Wren-Lewis, S., (2013), “Central Banks and Financial Stability”, Social Europe Journal, 18 Νοεμβρίου.

Inflation is significantly below 2% almost everywhere. In the US, Japan and the UK (even though in the UK inflation is still just above 2%) central banks are doing a great deal to get inflation back to 2%. Maybe not enough, but their goal is clear. The ECB is belatedly following the same path (although it remains somewhat behind), but this has caused a very public split in its ranks. One reason given by those who have opposed the ECB’s latest rate cut is a risk to financial stability, and house price increases in certain Eurozone cities.
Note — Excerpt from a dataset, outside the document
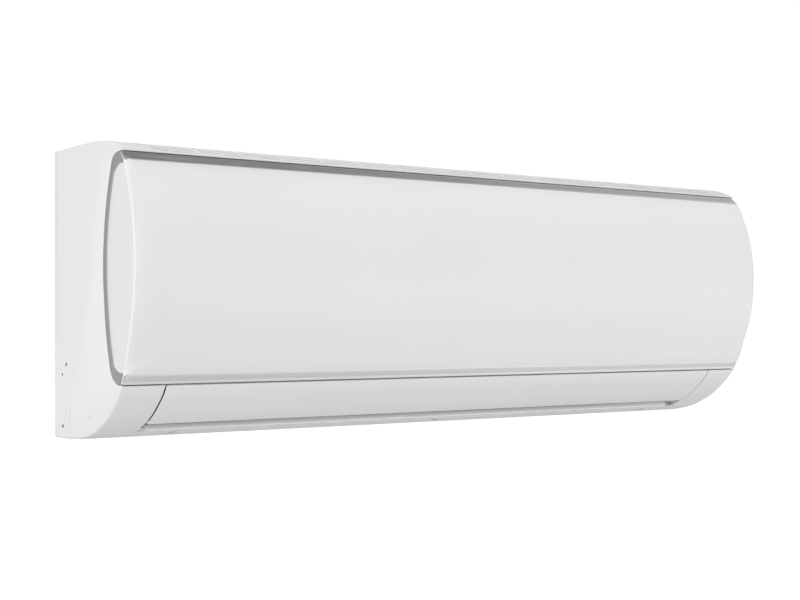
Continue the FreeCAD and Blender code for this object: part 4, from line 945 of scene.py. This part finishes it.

In the US some have raised concerns that continuing QE might generate financial instability. In the UK one of the three ‘knockouts’ to forward guidance, that could allow interest rates to rise even if unemployment remained above 7%, concerns financial stability.

And in one country, Sweden, the independent central bank has kept interest rates above the ZLB, even though prices have been literally falling. While the central bank cut short rates to 0.25 in 2009, during 2010 they were increased to 1%, and during 2011 to 2%. They have since been cut to 1%, but the central bank does not want to cut any further despite prices being flat or falling throughout 2013. Yet the central bank has a clear target for inflation of 2%.